Information Governance Insights:
Repeat After Me – Cyber Security is Everyone’s Business
“Hacks” and Identity Theft have been around for a very long time, but over the past few years, the hackers have changed tactics and are targeting whole systems for attack. Ransomware is the latest incarnation of this where clicking on a single email can launch an attack that will lock down an entire organization and render their computer inaccessible until a “ransom” is paid to the hacker for the promise of an access code to unlock the system.
What started in the financial services sector quickly jumped to healthcare providers and has most recently begun showing up in the Governmental sector. Entire cities have been shut down for days due to such attacks. The practice is so prevalent that Insurance companies are now offering policies to pay off hackers in the event of a successful attack.
All of these ransomware attacks are so successful not because of a failure of the information technology folks to do their job, but because of others in the organization not doing theirs. Entire organizations are shut down because someone opened a phishing email and exposed their systems, which were not current with the latest operating system or security patches, to the attack. So, in reality, it was a lack of training and deferred maintenance that caused the problem. These are the types of issues Information Governance professionals must deal with every day.

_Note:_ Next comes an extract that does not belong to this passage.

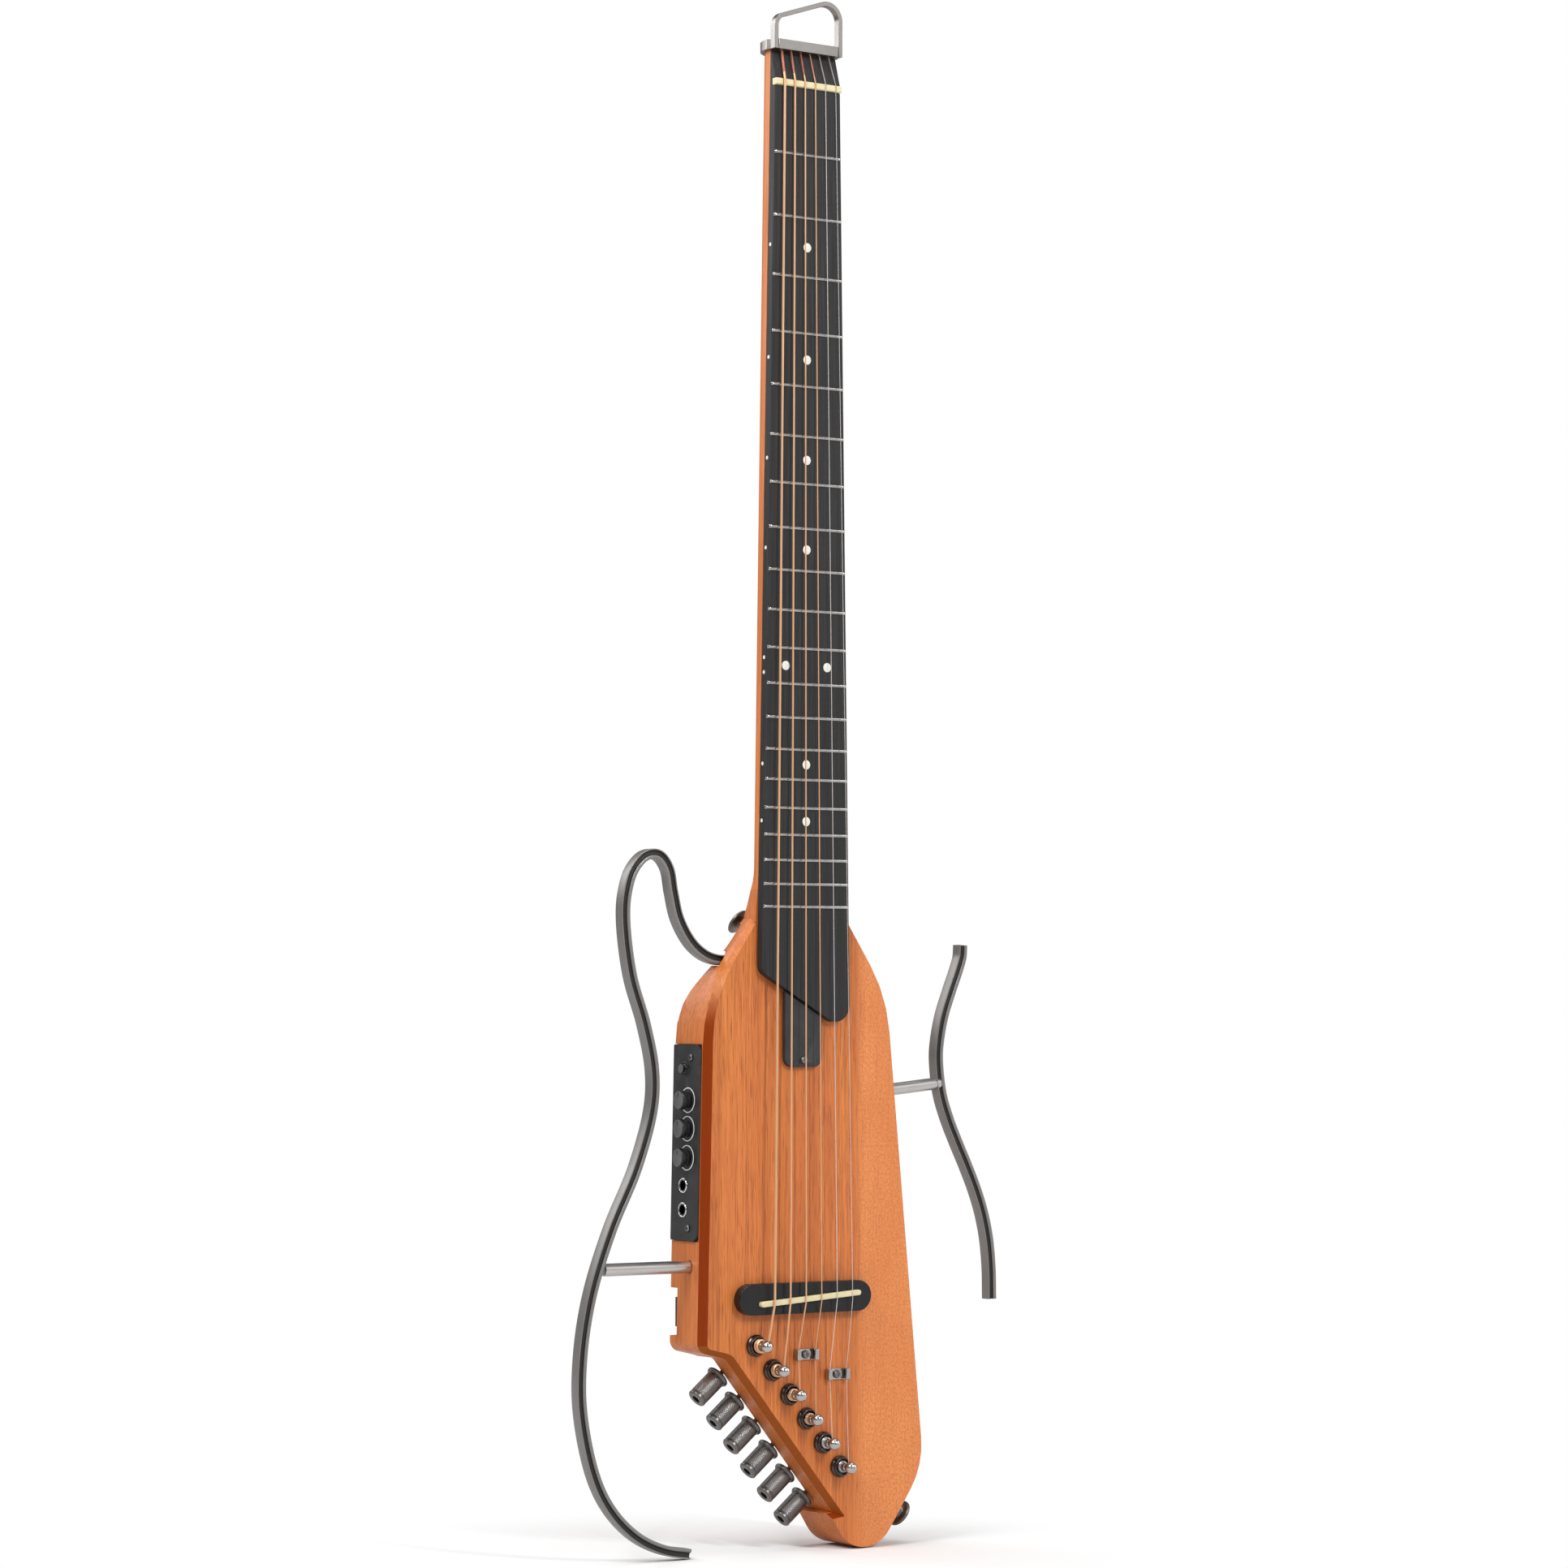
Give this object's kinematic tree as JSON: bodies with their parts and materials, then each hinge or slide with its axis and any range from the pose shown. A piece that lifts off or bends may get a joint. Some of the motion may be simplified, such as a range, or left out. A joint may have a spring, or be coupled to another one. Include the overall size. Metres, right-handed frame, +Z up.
{
  "type": "skeleton frame guitar",
  "caption": "Slim headless guitar with a long neck, tuners on a slanted tail edge, side controls and two bent metal frame arms that pull off on rods.",
  "frame": {"origin": "Highest point of the underside of the hanger loop, where the guitar hangs on a hook.", "axes": "Z runs up along the neck, X to the treble side, Y from the string side to the back."},
  "size_m": [0.2745, 0.0541, 0.8414],
  "materials": {
    "mahogany": "open grain, thin satin finish",
    "blackwood": "matte",
    "bone": "polished cream",
    "bracket_alloy": "brushed",
    "black_plastic": "fine matte",
    "gunmetal": "satin gunmetal plating",
    "smoked_chrome": "dark polished plating",
    "bright_steel": "polished",
    "steel": "bright",
    "bronze": "wound bronze",
    "circuit": "lacquered board",
    "cell": "plain sleeve"
  },
  "bodies": {
    "guitar": {"body": "mahogany", "neck": "mahogany", "truss_rod": "steel", "fretboard": "blackwood", "nut": "bone", "head_bracket": "bracket_alloy", "truss_rod_cover": "black_plastic", "cover_screw": "smoked_chrome", "bridge": "blackwood", "saddle": "bone", "saddle_pickup": "steel", "control_panel": "black_plastic", "panel_screw_upper": "smoked_chrome", "panel_screw_lower": "smoked_chrome", "headphone_jack": "smoked_chrome", "aux_jack": "smoked_chrome", "preamp_board": "circuit", "battery_holder": "black_plastic", "battery_cell_1": "cell", "battery_cell_2": "cell", "string_tree_1": "bright_steel", "string_tree_2": "bright_steel", "string_tree_screw_1": "smoked_chrome", "string_tree_screw_2": "smoked_chrome", "tuner_plate": "bright_steel", "tuner_ferrule_1": "gunmetal", "tuner_ferrule_2": "gunmetal", "tuner_ferrule_3": "gunmetal", "tuner_ferrule_4": "gunmetal", "tuner_ferrule_5": "gunmetal", "tuner_ferrule_6": "gunmetal", "string_1": "bronze", "string_2": "bronze", "string_3": "bronze", "string_4": "bronze", "string_5": "steel", "string_6": "steel", "strap_button": "smoked_chrome", "end_pin_jack": "smoked_chrome"},
    "left_frame": {"left_frame": "gunmetal", "left_rod": "gunmetal"},
    "right_frame": {"right_frame": "gunmetal", "right_rod": "gunmetal"},
    "battery_door": {"battery_door": "black_plastic"},
    "push_button": {"push_button": "black_plastic"},
    "control_knob_1": {"control_knob_1": "black_plastic"},
    "control_knob_2": {"control_knob_2": "black_plastic"},
    "control_knob_3": {"control_knob_3": "black_plastic"},
    "tuner_knob_1": {"tuner_knob_1": "smoked_chrome"},
    "tuner_post_1": {"tuner_post_1": "smoked_chrome"},
    "tuner_knob_2": {"tuner_knob_2": "smoked_chrome"},
    "tuner_post_2": {"tuner_post_2": "smoked_chrome"},
    "tuner_knob_3": {"tuner_knob_3": "smoked_chrome"},
    "tuner_post_3": {"tuner_post_3": "smoked_chrome"},
    "tuner_knob_4": {"tuner_knob_4": "smoked_chrome"},
    "tuner_post_4": {"tuner_post_4": "smoked_chrome"},
    "tuner_knob_5": {"tuner_knob_5": "smoked_chrome"},
    "tuner_post_5": {"tuner_post_5": "smoked_chrome"},
    "tuner_knob_6": {"tuner_knob_6": "smoked_chrome"},
    "tuner_post_6": {"tuner_post_6": "smoked_chrome"}
  },
  "joints": [
    {"name": "left_frame_slide", "type": "slide", "parent": "guitar", "child": "left_frame", "axis": [-1, 0, 0], "range_m": [0, 0.045]},
    {"name": "right_frame_slide", "type": "slide", "parent": "guitar", "child": "right_frame", "axis": [0.9952, 0, 0.0975], "range_m": [0, 0.045]},
    {"name": "battery_door_slide", "type": "slide", "parent": "guitar", "child": "battery_door", "axis": [-1, 0, 0], "range_m": [0, 0.045]},
    {"name": "push_button_press", "type": "slide", "parent": "guitar", "child": "push_button", "axis": [0.9998, 0, -0.0186], "range_m": [0, 0.0015], "stiffness_N_per_m": 600, "springref_m": -0.0005},
    {"name": "control_knob_1_turn", "type": "hinge", "parent": "guitar", "child": "control_knob_1", "pos_m": [-0.07309, 0.0199, -0.59596], "axis": [0.9998, 0, -0.0186], "range_deg": [-150, 150]},
    {"name": "control_knob_2_turn", "type": "hinge", "parent": "guitar", "child": "control_knob_2", "pos_m": [-0.07337, 0.0199, -0.61116], "axis": [0.9998, 0, -0.0186], "range_deg": [-150, 150]},
    {"name": "control_knob_3_turn", "type": "hinge", "parent": "guitar", "child": "control_knob_3", "pos_m": [-0.07366, 0.0199, -0.62664], "axis": [0.9998, 0, -0.0186], "range_deg": [-150, 150]},
    {"name": "tuner_knob_1_turn", "type": "hinge", "parent": "guitar", "child": "tuner_knob_1", "pos_m": [-0.03701, 0.0239, -0.73203], "axis": [-0.7738, 0, -0.6334], "continuous": true},
    {"name": "tuner_post_1_turn", "type": "hinge", "parent": "guitar", "child": "tuner_post_1", "pos_m": [-0.04131, -0.0011, -0.72677], "axis": [0, 1, 0], "continuous": true},
    {"name": "tuner_knob_2_turn", "type": "hinge", "parent": "guitar", "child": "tuner_knob_2", "pos_m": [-0.02602, 0.0239, -0.74545], "axis": [-0.7738, 0, -0.6334], "continuous": true},
    {"name": "tuner_post_2_turn", "type": "hinge", "parent": "guitar", "child": "tuner_post_2", "pos_m": [-0.03032, -0.0011, -0.74019], "axis": [0, 1, 0], "continuous": true},
    {"name": "tuner_knob_3_turn", "type": "hinge", "parent": "guitar", "child": "tuner_knob_3", "pos_m": [-0.01503, 0.0239, -0.75888], "axis": [-0.7738, 0, -0.6334], "continuous": true},
    {"name": "tuner_post_3_turn", "type": "hinge", "parent": "guitar", "child": "tuner_post_3", "pos_m": [-0.01933, -0.0011, -0.75362], "axis": [0, 1, 0], "continuous": true},
    {"name": "tuner_knob_4_turn", "type": "hinge", "parent": "guitar", "child": "tuner_knob_4", "pos_m": [-0.00404, 0.0239, -0.77231], "axis": [-0.7738, 0, -0.6334], "continuous": true},
    {"name": "tuner_post_4_turn", "type": "hinge", "parent": "guitar", "child": "tuner_post_4", "pos_m": [-0.00834, -0.0011, -0.76704], "axis": [0, 1, 0], "continuous": true},
    {"name": "tuner_knob_5_turn", "type": "hinge", "parent": "guitar", "child": "tuner_knob_5", "pos_m": [0.00695, 0.0239, -0.78573], "axis": [-0.7738, 0, -0.6334], "continuous": true},
    {"name": "tuner_post_5_turn", "type": "hinge", "parent": "guitar", "child": "tuner_post_5", "pos_m": [0.00265, -0.0011, -0.78047], "axis": [0, 1, 0], "continuous": true},
    {"name": "tuner_knob_6_turn", "type": "hinge", "parent": "guitar", "child": "tuner_knob_6", "pos_m": [0.01794, 0.0239, -0.79916], "axis": [-0.7738, 0, -0.6334], "continuous": true},
    {"name": "tuner_post_6_turn", "type": "hinge", "parent": "guitar", "child": "tuner_post_6", "pos_m": [0.01364, -0.0011, -0.7939], "axis": [0, 1, 0], "continuous": true}
  ],
  "couplings": [
    {"joint": "tuner_post_1_turn", "follows": "tuner_knob_1_turn", "ratio": 0.071429},
    {"joint": "tuner_post_2_turn", "follows": "tuner_knob_2_turn", "ratio": 0.071429},
    {"joint": "tuner_post_3_turn", "follows": "tuner_knob_3_turn", "ratio": 0.071429},
    {"joint": "tuner_post_4_turn", "follows": "tuner_knob_4_turn", "ratio": 0.071429},
    {"joint": "tuner_post_5_turn", "follows": "tuner_knob_5_turn", "ratio": 0.071429},
    {"joint": "tuner_post_6_turn", "follows": "tuner_knob_6_turn", "ratio": 0.071429}
  ]
}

All of these ransomware attacks are so successful not because of a failure of the information technology folks to do their job, but because of others in the organization not doing theirs.
Let’s start by addressing the training issue first: Nobody wants to be the one that takes down their entire organization due to something they did, but they can’t help out if they don’t know how to spot malicious emails that make through the firewall. This takes constant training and reminders to what is going on in the cyber world, how it can affect them and what they can do to deal with it effectively. Training is one of the easiest and most cost-effective ways to deal with cyberattacks because most attacks are aimed at the individual rather than a system. If you can educate your staff to these threats you will go a long way to plugging the holes in your security program.
Now let’s talk about the real elephant in the room – deferred maintenance. The WannaCry virus exposed a dirty little secret that many, if not all, organizations have been dealing with forever. As odd as it may seem entire international organizations were taken down because they are still running on the Microsoft Vista operating system. This really shouldn’t be so unfamiliar when you think that most organizations have an old system that runs some critical functions with customization done over time that now simply can’t be upgraded without a substantial financial commitment nobody is willing to make.
To be honest, deferred maintenance is something that has always happened and probably always will. As long as Information Technology can keep it going there never was an issue. It is only now with these attacks that an organization may have to rethink how they plan their upgrade schedule because of the risk these systems represent. It is the responsibility of the information technology department to inform Management of these vulnerabilities, but it is Management’s responsibility to take these warnings seriously and budget accordingly.
So as you can see, cybersecurity is really everyone’s business. The information technology department can only do so much to keep the wolves at bay. It is up to everyone to be aware of tactics being used, how to respond to them and for Management to understand that the risk of deferred maintenance has become more critical.